What Are the Challenges Governance Tokens are Facing?

  • Unfair distribution: Whales, individuals, or groups holding large amounts of cryptocurrencies, constitute an existential problem to governance tokens and reveal a design flaw in the mechanism. The one token = one vote mechanism poses a risk against decentralization, as individuals or groups with resources to purchase large amounts of governance tokens may practically hold too much power over decisions, and go against the majority’s wishes.

  • Lack of productivity: When there are simply too many decision-makers, this slows down operations significantly. This is specifically applicable to public organizations, where there are an awful lot of token holders and voters, who come from varying backgrounds and may need varying degrees of capabilities. MakerDAO, which recently proposed to be divided into subsections of governance, is a prime example.

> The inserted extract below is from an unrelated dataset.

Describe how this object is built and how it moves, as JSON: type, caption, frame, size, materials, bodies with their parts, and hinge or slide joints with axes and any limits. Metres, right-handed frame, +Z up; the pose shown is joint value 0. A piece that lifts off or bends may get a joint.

Are Governance Tokens the Future?

In a brief period, governance tokens have become an essential part of achieving a decentralized management model, and a mostly-functioning way of protecting and rewarding user interests. Today, there are over 2000 forms of governing tokens, with a collective market capitalization of over $16bn.

That being said, there are uncertainties around governance tokens much like any other blockchain-related invention or project. Their future will depend on factors like regulations that would decide which tokens are legally binding or the maturity of decentralized organizations, and the extent to which key decisions will be made on-chain.